Objective —
The required output is the exact run of lines from the line containing "Write the OpenSCAD" to the line containing "lengths are millimetres.", inclusive, and nothing besides.

The records —
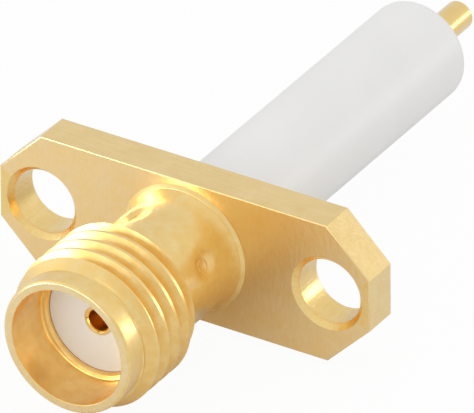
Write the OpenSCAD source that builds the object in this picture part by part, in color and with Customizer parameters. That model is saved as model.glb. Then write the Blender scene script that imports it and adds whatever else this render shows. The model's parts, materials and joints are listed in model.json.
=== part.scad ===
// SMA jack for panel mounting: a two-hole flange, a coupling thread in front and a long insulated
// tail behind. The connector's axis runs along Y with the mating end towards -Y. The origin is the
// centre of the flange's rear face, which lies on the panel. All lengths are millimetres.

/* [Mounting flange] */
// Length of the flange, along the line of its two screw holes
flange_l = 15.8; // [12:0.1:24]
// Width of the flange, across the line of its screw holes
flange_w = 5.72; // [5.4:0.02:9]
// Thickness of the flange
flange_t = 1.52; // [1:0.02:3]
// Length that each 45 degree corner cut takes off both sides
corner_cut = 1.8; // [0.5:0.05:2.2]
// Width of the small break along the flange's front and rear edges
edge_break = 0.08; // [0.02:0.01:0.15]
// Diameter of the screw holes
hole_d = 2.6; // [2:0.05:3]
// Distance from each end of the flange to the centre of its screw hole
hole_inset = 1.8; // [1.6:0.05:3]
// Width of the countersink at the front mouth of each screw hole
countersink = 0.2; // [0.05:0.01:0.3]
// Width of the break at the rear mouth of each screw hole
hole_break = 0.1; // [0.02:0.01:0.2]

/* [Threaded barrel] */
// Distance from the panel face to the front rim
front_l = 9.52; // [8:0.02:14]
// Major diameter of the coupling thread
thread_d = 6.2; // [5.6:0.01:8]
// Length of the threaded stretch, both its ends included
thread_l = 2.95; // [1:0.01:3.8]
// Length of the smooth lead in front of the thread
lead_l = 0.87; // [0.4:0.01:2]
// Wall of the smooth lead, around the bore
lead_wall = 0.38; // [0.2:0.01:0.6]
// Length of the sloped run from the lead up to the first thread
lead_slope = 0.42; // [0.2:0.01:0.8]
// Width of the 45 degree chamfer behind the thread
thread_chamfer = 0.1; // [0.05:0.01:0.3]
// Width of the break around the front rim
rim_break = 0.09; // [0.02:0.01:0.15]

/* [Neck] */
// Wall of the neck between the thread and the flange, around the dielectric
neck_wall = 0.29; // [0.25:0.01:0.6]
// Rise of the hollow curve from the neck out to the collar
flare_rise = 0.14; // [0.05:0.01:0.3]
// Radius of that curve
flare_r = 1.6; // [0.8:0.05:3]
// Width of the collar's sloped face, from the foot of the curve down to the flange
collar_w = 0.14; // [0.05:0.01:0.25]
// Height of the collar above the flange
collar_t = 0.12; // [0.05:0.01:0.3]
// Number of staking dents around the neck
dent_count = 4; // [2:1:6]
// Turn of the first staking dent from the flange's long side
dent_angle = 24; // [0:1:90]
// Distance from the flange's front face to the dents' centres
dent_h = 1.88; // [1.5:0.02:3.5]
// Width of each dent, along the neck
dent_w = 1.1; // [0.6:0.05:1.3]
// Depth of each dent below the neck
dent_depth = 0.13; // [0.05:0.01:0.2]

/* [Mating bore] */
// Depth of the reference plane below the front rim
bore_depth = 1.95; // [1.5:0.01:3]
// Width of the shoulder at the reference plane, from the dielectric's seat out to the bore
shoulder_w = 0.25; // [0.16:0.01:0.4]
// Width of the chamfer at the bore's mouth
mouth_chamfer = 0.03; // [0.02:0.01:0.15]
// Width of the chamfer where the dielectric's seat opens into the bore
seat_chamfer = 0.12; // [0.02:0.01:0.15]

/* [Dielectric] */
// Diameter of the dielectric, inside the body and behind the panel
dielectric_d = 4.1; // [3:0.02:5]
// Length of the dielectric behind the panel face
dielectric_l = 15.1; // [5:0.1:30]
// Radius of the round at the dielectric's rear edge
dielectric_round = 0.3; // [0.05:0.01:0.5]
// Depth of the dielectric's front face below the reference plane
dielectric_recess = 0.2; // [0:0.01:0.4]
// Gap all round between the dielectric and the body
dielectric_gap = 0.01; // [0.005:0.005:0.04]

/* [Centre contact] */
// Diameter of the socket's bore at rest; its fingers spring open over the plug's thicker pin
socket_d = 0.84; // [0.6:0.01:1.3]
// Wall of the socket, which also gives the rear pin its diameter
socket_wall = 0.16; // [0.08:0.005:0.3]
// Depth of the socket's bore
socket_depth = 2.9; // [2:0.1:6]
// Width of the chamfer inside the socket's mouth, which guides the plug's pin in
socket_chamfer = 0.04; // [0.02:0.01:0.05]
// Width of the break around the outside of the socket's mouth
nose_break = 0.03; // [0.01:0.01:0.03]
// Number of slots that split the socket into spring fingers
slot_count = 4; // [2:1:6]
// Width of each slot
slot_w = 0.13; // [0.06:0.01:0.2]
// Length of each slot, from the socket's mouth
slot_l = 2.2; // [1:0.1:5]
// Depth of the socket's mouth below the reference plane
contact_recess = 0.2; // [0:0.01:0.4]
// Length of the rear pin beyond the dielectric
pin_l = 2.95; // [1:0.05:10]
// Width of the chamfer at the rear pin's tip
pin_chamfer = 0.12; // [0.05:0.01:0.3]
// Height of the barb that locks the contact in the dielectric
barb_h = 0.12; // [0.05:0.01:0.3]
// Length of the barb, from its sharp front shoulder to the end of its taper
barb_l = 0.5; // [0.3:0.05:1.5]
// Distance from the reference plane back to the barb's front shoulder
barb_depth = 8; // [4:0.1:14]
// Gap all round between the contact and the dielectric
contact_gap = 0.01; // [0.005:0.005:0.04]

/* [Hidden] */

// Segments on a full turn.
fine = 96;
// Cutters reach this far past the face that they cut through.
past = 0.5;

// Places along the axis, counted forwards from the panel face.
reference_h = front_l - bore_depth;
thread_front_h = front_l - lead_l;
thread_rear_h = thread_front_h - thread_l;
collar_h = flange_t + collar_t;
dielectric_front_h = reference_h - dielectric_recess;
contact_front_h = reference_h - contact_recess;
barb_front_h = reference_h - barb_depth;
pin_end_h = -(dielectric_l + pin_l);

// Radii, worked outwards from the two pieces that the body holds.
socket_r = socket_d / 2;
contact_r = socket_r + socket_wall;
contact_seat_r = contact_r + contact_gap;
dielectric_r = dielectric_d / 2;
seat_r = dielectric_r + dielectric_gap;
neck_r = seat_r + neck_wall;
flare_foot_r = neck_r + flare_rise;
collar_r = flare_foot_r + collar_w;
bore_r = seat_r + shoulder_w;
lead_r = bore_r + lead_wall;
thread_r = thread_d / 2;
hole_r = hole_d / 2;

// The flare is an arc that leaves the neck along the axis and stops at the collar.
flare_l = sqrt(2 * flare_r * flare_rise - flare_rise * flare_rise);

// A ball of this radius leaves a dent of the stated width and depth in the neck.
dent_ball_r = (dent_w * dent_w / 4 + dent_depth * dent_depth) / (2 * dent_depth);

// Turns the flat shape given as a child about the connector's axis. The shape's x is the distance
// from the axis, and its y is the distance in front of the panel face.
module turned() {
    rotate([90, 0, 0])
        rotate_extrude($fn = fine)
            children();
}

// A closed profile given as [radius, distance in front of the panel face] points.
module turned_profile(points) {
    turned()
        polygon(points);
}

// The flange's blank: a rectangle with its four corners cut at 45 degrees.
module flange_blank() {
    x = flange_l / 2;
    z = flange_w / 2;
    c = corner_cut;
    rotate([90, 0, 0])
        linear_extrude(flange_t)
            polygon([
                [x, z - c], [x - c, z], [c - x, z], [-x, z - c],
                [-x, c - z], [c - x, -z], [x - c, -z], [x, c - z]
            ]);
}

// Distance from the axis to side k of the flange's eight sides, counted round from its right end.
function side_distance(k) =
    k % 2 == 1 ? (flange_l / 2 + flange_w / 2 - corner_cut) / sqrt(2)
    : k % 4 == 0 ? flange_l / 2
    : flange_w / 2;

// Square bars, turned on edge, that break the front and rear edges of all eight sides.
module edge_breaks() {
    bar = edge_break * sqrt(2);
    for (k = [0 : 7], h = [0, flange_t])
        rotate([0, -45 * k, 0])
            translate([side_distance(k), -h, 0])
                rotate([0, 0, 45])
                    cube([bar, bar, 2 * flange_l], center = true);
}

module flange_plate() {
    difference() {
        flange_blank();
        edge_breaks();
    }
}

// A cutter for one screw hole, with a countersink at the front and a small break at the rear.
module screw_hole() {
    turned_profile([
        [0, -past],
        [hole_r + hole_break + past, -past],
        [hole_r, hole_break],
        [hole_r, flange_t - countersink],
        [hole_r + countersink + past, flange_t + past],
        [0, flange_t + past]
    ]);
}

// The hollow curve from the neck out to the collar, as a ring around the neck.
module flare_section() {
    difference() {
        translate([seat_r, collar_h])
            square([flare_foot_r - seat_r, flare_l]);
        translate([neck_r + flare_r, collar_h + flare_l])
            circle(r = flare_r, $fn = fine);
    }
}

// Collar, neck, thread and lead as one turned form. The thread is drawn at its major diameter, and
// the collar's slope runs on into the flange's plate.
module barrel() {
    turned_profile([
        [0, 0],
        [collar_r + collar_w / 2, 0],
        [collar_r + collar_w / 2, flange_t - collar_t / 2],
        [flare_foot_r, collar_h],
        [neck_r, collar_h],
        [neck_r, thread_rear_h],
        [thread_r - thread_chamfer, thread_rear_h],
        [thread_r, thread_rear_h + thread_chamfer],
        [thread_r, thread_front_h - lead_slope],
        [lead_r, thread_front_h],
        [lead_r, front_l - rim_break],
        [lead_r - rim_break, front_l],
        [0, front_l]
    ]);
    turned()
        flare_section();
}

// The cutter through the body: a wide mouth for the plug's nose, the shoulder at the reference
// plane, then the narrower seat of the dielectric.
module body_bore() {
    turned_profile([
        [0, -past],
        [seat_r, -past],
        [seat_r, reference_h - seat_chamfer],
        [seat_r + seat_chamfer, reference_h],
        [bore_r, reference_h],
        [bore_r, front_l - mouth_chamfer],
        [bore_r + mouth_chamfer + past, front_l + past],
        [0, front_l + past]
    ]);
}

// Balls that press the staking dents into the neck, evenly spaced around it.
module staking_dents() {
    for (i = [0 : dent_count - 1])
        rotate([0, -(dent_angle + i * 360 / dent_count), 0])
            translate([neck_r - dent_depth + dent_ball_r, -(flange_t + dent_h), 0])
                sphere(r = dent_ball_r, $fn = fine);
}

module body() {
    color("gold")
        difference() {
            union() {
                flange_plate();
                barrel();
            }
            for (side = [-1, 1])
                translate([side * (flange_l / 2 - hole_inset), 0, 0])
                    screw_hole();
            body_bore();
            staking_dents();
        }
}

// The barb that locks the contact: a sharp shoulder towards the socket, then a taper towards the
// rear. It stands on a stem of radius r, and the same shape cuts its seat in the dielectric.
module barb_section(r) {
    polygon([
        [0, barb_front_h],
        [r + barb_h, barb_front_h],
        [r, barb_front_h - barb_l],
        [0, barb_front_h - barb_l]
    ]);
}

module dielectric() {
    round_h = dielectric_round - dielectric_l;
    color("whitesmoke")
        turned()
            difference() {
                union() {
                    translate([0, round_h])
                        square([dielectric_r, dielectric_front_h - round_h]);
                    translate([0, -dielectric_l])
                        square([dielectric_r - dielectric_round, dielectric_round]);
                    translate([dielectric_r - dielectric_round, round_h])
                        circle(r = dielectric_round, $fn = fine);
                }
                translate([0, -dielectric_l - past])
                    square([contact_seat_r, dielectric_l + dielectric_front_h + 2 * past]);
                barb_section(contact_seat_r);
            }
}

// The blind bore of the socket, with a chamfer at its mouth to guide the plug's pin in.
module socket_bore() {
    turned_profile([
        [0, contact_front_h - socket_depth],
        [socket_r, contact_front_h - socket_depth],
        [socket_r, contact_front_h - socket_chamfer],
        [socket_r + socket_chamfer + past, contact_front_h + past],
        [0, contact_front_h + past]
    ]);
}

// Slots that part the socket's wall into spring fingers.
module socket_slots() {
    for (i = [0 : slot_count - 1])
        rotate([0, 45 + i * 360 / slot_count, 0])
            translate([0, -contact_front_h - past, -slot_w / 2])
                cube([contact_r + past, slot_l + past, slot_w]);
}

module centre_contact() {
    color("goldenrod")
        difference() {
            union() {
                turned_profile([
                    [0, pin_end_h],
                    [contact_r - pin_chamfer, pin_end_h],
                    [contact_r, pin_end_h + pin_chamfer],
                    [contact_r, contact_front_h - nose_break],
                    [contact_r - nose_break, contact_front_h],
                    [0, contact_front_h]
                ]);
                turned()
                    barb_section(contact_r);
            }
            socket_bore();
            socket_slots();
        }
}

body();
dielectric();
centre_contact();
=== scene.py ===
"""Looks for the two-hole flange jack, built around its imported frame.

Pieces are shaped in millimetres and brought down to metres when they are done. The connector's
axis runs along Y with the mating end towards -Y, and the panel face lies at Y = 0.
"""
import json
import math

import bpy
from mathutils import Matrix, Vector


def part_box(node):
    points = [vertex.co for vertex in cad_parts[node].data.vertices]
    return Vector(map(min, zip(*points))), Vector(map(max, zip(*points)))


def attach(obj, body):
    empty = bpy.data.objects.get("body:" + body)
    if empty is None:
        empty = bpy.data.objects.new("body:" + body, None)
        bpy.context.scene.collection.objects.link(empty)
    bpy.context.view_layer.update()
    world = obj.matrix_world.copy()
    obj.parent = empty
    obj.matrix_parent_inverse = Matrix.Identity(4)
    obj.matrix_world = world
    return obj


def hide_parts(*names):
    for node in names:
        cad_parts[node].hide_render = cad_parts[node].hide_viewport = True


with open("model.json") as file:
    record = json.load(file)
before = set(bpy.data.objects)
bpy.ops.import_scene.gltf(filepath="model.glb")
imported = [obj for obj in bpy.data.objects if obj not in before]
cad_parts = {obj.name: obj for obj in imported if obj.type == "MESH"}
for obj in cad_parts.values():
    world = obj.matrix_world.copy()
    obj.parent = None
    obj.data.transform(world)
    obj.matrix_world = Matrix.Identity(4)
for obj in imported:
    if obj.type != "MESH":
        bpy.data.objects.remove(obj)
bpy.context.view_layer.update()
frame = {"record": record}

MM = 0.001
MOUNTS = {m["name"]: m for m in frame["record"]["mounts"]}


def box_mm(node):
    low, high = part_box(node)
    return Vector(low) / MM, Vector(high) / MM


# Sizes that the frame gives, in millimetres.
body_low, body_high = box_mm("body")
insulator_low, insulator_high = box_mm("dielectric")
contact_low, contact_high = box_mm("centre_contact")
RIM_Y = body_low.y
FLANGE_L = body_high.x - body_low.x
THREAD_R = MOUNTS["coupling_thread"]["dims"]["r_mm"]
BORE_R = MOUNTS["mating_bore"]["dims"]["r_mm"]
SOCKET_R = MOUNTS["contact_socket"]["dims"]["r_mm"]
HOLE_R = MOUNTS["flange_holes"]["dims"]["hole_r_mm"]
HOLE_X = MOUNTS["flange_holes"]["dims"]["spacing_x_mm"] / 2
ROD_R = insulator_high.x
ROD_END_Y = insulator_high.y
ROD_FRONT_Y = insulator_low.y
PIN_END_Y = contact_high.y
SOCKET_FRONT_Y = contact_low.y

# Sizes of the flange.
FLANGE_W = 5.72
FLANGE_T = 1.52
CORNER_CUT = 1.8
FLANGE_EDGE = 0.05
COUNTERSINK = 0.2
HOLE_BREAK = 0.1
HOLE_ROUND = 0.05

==

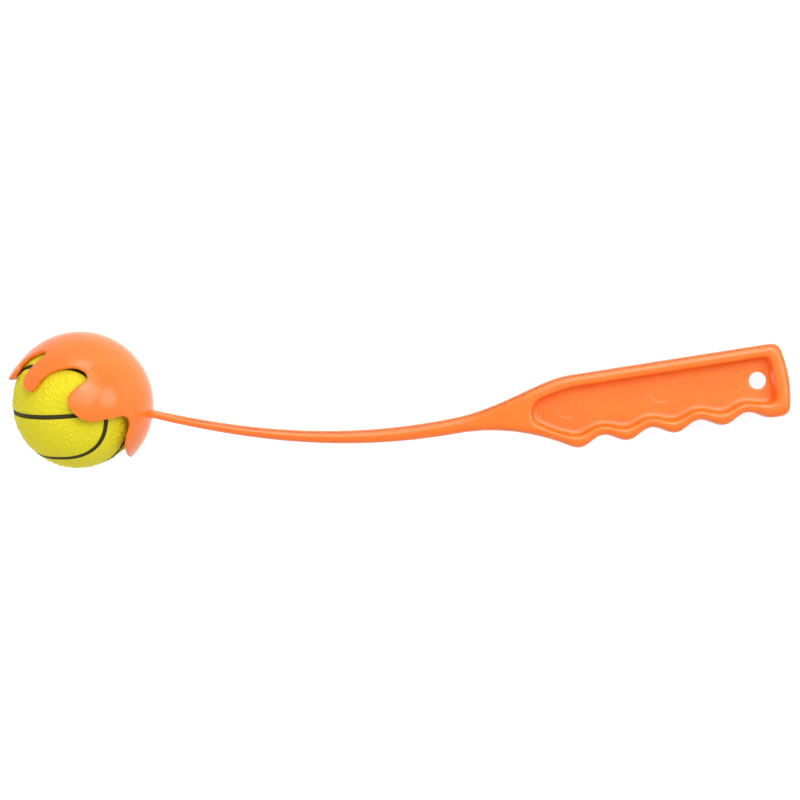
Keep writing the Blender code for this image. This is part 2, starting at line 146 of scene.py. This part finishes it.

* * *

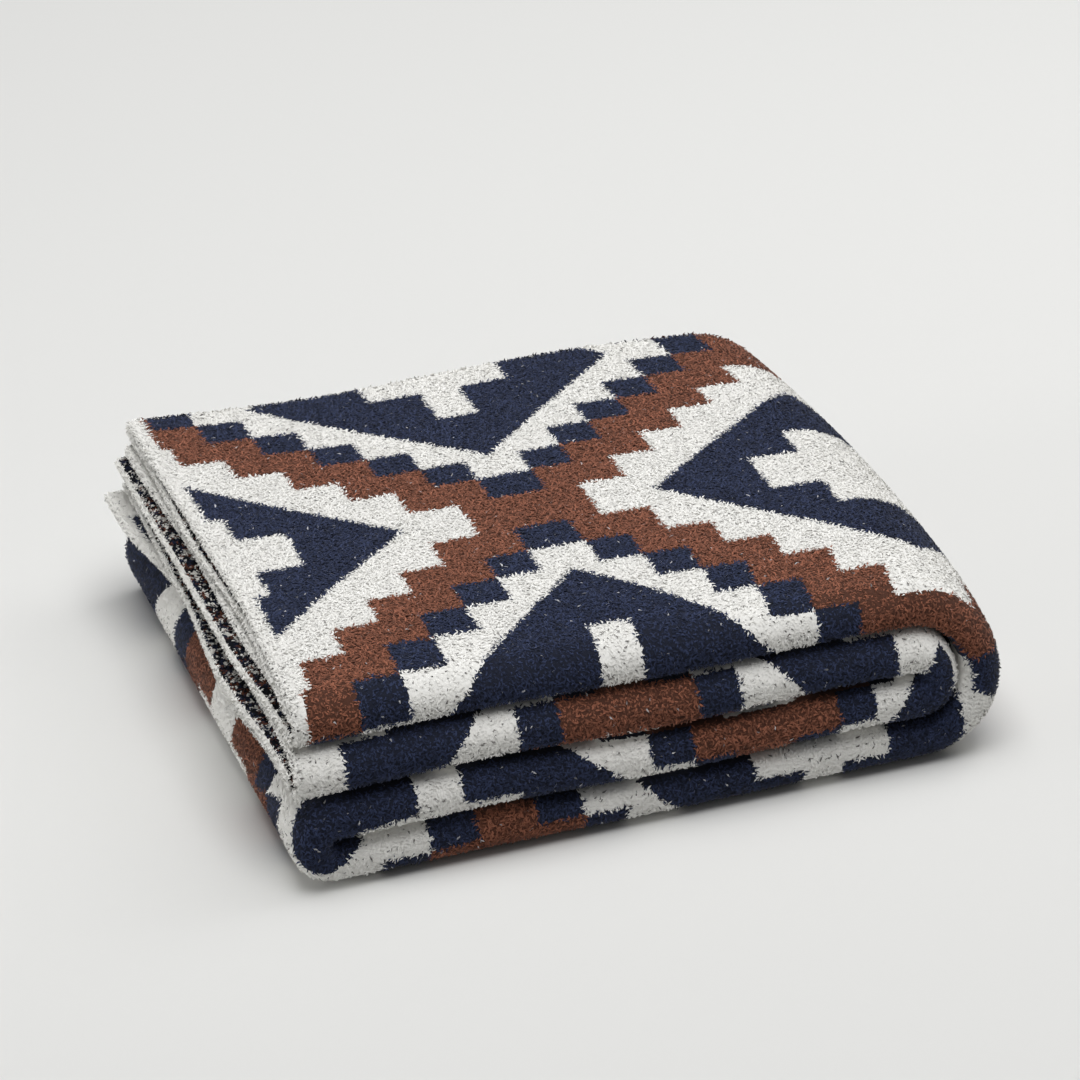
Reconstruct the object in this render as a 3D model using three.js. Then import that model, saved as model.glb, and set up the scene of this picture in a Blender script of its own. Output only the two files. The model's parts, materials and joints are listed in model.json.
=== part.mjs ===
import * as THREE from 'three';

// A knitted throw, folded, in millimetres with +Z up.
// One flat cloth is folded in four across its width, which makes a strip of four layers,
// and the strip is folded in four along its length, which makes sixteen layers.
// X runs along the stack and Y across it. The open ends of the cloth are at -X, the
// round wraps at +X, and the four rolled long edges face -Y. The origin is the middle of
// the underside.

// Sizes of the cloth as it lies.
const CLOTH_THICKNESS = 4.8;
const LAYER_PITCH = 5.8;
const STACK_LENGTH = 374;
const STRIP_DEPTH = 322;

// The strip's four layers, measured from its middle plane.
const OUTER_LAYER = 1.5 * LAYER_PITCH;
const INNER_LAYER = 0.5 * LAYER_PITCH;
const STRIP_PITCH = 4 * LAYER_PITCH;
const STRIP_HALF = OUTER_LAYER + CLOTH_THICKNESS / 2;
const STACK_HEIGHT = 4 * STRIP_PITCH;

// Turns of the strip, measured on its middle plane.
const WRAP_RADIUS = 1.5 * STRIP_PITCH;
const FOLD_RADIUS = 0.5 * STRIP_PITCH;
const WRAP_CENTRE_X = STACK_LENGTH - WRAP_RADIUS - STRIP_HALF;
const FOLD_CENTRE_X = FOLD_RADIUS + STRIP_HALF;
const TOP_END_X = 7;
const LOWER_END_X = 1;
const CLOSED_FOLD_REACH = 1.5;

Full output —
Write the OpenSCAD source that builds the object in this picture part by part, in color and with Customizer parameters. That model is saved as model.glb. Then write the Blender scene script that imports it and adds whatever else this render shows. The model's parts, materials and joints are listed in model.json.
=== part.scad ===
// SMA jack for panel mounting: a two-hole flange, a coupling thread in front and a long insulated
// tail behind. The connector's axis runs along Y with the mating end towards -Y. The origin is the
// centre of the flange's rear face, which lies on the panel. All lengths are millimetres.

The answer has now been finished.